Exceptions to cases such as yours have been occurring since early times. Here
and there, once in a while, alcoholics have had what are called vital spiritual
experiences. To me these occurrences are phenomena. They appear to be in the
nature of huge emotional displacements and rearrangements. Ideas, emotions, and
attitudes which were once the guiding forces of the lives of these men are
suddenly cast to one side, and a completely new set of conceptions and motives
begin to dominate them. In fact, I have been trying to produce some such
emotional rearrangement within you. With many individuals the methods which I
employed are successful, but I have never been successful with an alcoholic of
your description."
Upon hearing this, our friend was somewhat relieved, for
he reflected that, after all, he was a good church member. This hope, however,
was destroyed by the doctor's telling him that while his religious convictions
were very good, in his case they did not spell the necessary vital spiritual
experience.
Here was the terrible dilemma in which our friend found himself when he had the
extraordinary experience, which as we have already told you, made him a free
man.
We, in our turn, sought the same escape with all the
desperation of drowning men. What seemed at first a flimsy reed, has proved to
be the loving and powerful hand of God. A new life has been given us or, if you
prefer, "a design for living "that really works.
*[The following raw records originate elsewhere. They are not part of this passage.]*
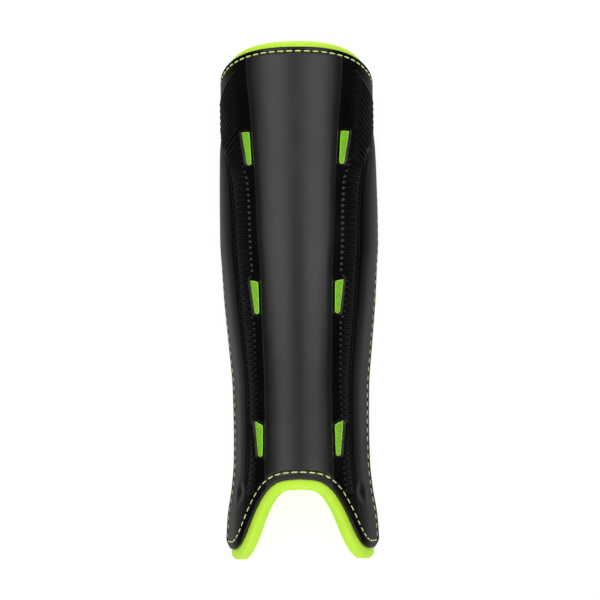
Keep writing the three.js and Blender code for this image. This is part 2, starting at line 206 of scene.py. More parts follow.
def outwards(across, down):
    """Direction straight out of the form."""
    along = roundwards(across, down).normalized()
    return Vector((-along.z, 0, along.x))


def share_round(size, across, down):
    return size / roundwards(across, down).length


def smoothstep(at, low, high):
    u = min(max((at - low) / (high - low), 0.0), 1.0)
    return u * u * (3 - 2 * u)


def mix(a, b, share):
    return a + (b - a) * share


print("calf width, mm:", round(2 * skin(1, 0.33).x / MM, 1))

# %% [markdown]
# ## The two ends
#
# The knee end is a low bow, and the ankle end an arch between two lobes. Both are curves of "down"
# against "across". A point a fixed distance inside or outside such an edge is wanted again and
# again, for the lip of foam and for the line of stitches, so one function finds it.

# %% Edges of the shell


def knee_edge(across):
    return (KNEE_LIP + KNEE_DROP * max(across, 0.0) ** KNEE_BOW) / LENGTH


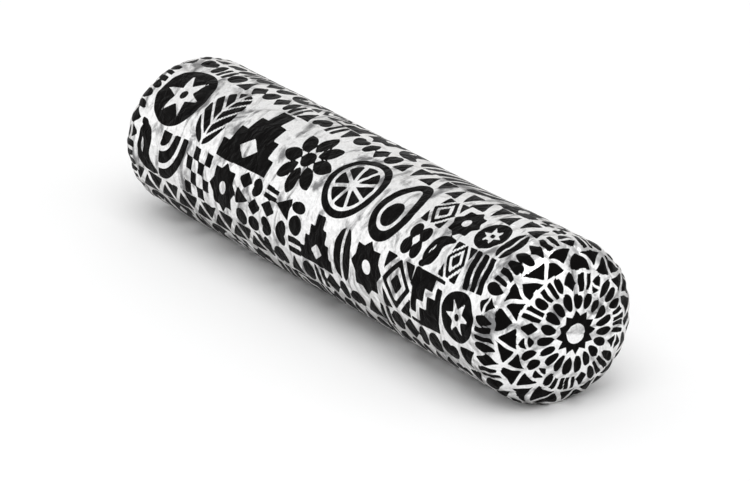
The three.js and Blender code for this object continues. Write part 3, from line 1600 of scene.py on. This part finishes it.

The distinguished American psychologist, William James,
in his book" Varieties of Religious Experience, "indicates a
multitude of ways in which men have discovered God. We have no desire to
convince anyone that there is only one way by which faith can be acquired. If
what we have learned and felt and seen means anything at all, it means that all
of us, whatever our race, creed, or color are the children of a living Creator
with whom we may form a relationship upon simple and understandable terms as soon
as we are willing and honest enough to try. Those having religious affiliations
will find here nothing disturbing to their beliefs or ceremonies. There is no
friction among us over such matters.
We think it no concern of ours what religious bodies our
members identify themselves with as individuals. This should be an entirely
personal affair which each one decides for himself in the light of past
associations, or his present choice. Not all of us join religious bodies, but
most of us favor such memberships.
In the following chapter, there appears an explanation
of alcoholism, as we understand it, then a chapter addressed to the agnostic.
Many who once were in this class are now among our members. Surprisingly enough,
we find such convictions no great obstacle to a spiritual experience.
Further on, clear-cut directions are given showing how
we recovered. These are followed by forty-three personal experiences.
Each individual, in the personal stories, describes in
his own language and from his own point of view the way he established his
relationship with God. These give a fair cross section of our membership and a
clear-cut idea of what has actually happened in their lives.
We hope no one will consider these self-revealing
accounts in bad taste. Our hope is that many alcoholic men and women,
desperately in need, will see these pages, and we believe that it is only by
fully disclosing ourselves and our problems that they will be persuaded to say,
"Yes, I am one of them too; I must have this thing."